Sometimes, if two young people are fond of each other, and there is no prospect of their being married, they may take riding horses and a pack horse, and elope at night, going to some other camp for a while. This makes the girl's father angry, for he feels that he has been defrauded of his payments. The young man knows that his father-in-law bears him a grudge, and if he afterwards goes to war and is successful, returning with six or seven horses, he will send them all to the camp where his father-in-law lives, to be tied in front of his lodge. This at once heals the breach, and the couple may return. Even if he has not been successful in war and brought horses, which of course he does not always accomplish, he from time to time sends the old man a present, the best he can. Notwithstanding these efforts at conciliation, the parents feel very bitterly against him. The girl has been stolen. The union is no marriage at all. The old people are ashamed and disgraced for their daughter. Until the father has been pacified by satisfactory payments, there is no marriage. Moreover, unless the young man had made a payment, or at least had endeavored to do so, he would be little thought of among his fellows, and looked down on as a poor creature without any sense of honor.

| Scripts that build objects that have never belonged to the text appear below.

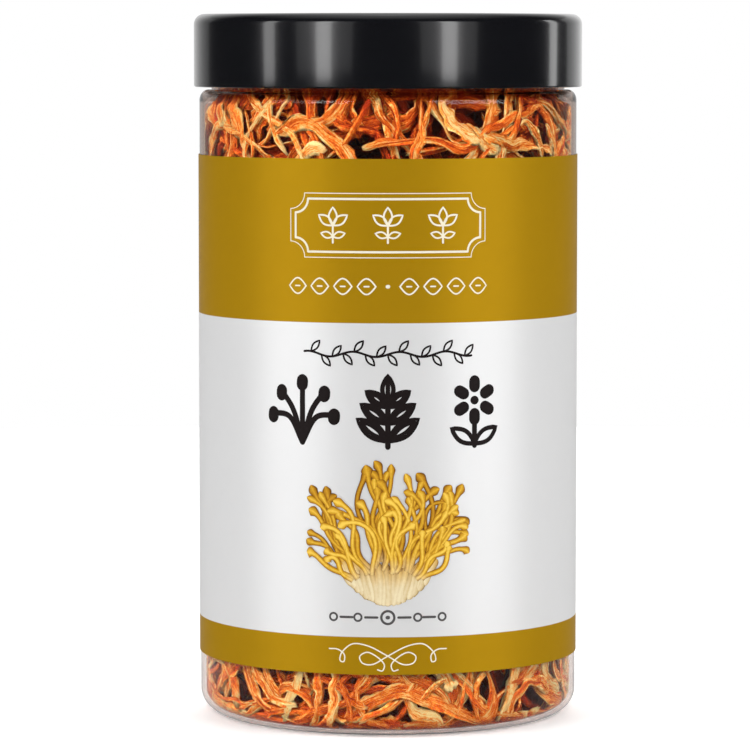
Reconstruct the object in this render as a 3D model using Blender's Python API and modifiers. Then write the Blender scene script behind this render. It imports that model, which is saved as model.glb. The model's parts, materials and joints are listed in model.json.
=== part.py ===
"""Dried cordyceps packed in a clear screw-top jar.

The jar stands on its base ring, its axis is +Z and the origin is the centre of its base.
The cap turns about +Z on a one-start thread and climbs one pitch in a full turn.
Sizes below are in millimetres; MM turns them into metres where a mesh or curve is made.
"""

import math

import bmesh
import bpy
import numpy as np

MM = 0.001
SEGMENTS = 40  # facets round every turned piece
FACET = math.tau / SEGMENTS

# Jar
BODY_R = 42.2
WALL = 0.9
HEEL_WIDE = 5.8  # how far the rounded heel comes in from the side
HEEL_TALL = 5.4
RING_IN_R = 33.0  # inner edge of the flat ring that the jar stands on
PUNT_R = 30.0  # edge of the pushed-up middle of the base
PUNT_EDGE_Z = 1.4
PUNT_Z = 3.0
PUNT_MIDDLE_R = 15.0  # where the pushed-up middle's curve has its one point between edge and axis
GATE_R = 1.8  # moulding mark at the middle of the base
GATE_DEEP = 0.5
SHOULDER_Z = 137.6
SHOULDER_LEDGE = 0.7  # flat ledge between the shoulder's curve and the neck
SHOULDER_IN_DROP = 0.6  # how far inside the jar the shoulder starts below its outer side
NECK_Z = 140.0
NECK_IN_WIDE = 0.9  # chamfer inside, between the shoulder and the neck
NECK_IN_TALL = 0.7
NECK_R = 39.5
NECK_WALL = 1.2
MOUTH_Z = 153.4

# Thread, right-handed, on the neck and inside the cap
PITCH = 5.0
NECK_THREAD_Z = 144.6
NECK_CREST_R = 40.9
NECK_THREAD_TURN = 1.0
CAP_THREAD_DROP = 1.75  # how far the cap's ridge sits under the neck's
CAP_CREST_R = 40.3
CAP_THREAD_TURN = 0.85
RIDGE_ROOT_HALF = 0.9
RIDGE_CREST_HALF = 0.5
ROOT_SINK = 0.5  # how deep a ridge's root runs into its wall

# Cap and liner
CAP_R = 43.4
CAP_BOTTOM_Z = 140.6
CAP_TOP_Z = 156.8
CAP_WALL = 1.5
CAP_PLATE = 1.6
CAP_EDGE_R = 2.3
CAP_LIP_R = 0.4
LINER_R = 40.6
LINER_Z = 153.7
LINER_T = 1.2

# Label
LABEL_LOW_Z = 14.1
LABEL_TOP_Z = 125.6
LABEL_GAP = 0.1
LABEL_T = 0.17
WINDOW_WIDE = 12.0  # clear strip at the back between the label's two ends

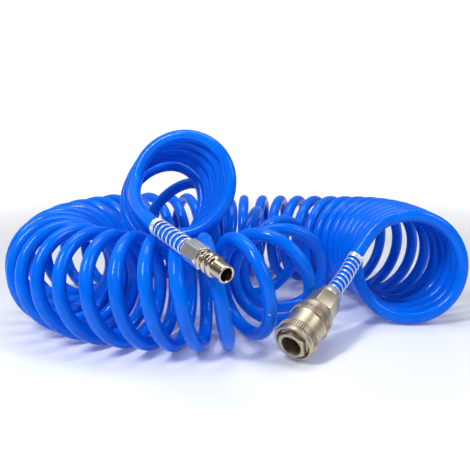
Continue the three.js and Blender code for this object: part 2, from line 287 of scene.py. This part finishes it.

The Blackfeet take as many wives as they wish; but these ceremonies are only carried out in the case of the first wife, the "sits-beside-him" woman. In the case of subsequent marriages, if the man had proved a good, kind husband to his first wife, other men, who thought a good deal of their daughters, might propose to give them to him, so that they would be well treated. The man sent over the horses to the new father-in-law's lodge, and the girl returned to his, bringing her things with her. Or if the man saw a girl he liked, he would propose for her to her father.

Among the Blackfeet, there was apparently no form of courtship, such as prevails among our southern Indians. Young men seldom spoke to young girls who were not relations, and the girls were carefully guarded. They never went out of the lodge after dark, and never went out during the day, except with the mother or some other old woman. The girl, therefore, had very little choice in the selection of a husband. If a girl was told she must marry a certain man, she had to obey. She might cry, but her father's will was law, and she might be beaten or even killed by him, if she did not do as she was ordered. As a consequence of this severity, suicide was quite common among the Blackfoot girls. A girl ordered to marry a man whom she did not like would often watch her chance, and go out in the brush and hang herself. The girl who could not marry the man she wanted to was likely to do the same thing.

The man had absolute power over his wife. Her life was in his hands, and if he had made a payment for her, he could do with her about as he pleased. On the whole, however, women who behaved themselves were well treated and received a good deal of consideration. Those who were light-headed, or foolish, or obstinate and stubborn were sometimes badly beaten. Those who were unfaithful to their husbands usually had their noses or ears, or both, cut off for the first offence, and were killed either by the husband or some relation, or by the I-kun-uh'-kah-tsi for the second. Many of the doctors of the highest reputation in the tribe were women. It is a common belief among some of those who have investigated the subject that the wife in Indian marriage was actually purchased, and became the absolute property of her husband. Though I have a great respect for some of the opinions which have been expressed on this subject, I am obliged to take an entirely different view of the matter. I have talked this subject over many times with young men and old men of a number of tribes, and I cannot learn from them, or in any other way, that in primitive times the woman was purchased from her father. The husband did not have property rights in his wife. She was not a chattel that he could trade away. He had all personal rights, could beat his wife, or, for cause, kill her, but he could not sell her to another man.

All the younger sisters of a man's wife were regarded as his potential wives. If he was not disposed to marry them, they could not be disposed of to any other man without his consent.

Not infrequently, a man having a marriageable daughter formally gave her to some young man who had proved himself brave in war, successful in taking horses, and, above all, of a generous disposition. This was most often done by men who had no sons to support them in their old age.

It is said that in the old days, before they had horses, young men did not expect to marry until they had almost reached middle life,—from thirty-five to forty years of age. This statement is made by Wolf Calf, who is now very old, almost one hundred years, he believes, and can remember back nearly or quite to the time when the Blackfeet obtained their first horses. In those days, young women did not marry until they were grown up, while of late years fathers not infrequently sell their daughters as wives when they are only children.

The first woman a man marries is called his sits-beside-him wife. She is invested with authority over all the other wives, and does little except to direct the others in their work, and look after the comfort of her husband. Her place in the lodge is on his right-hand side, while the others have their places or seats near the door-way. This wife is even allowed at informal gatherings to take a whiff at the pipe, as it is passed around the circle, and to participate in the conversation.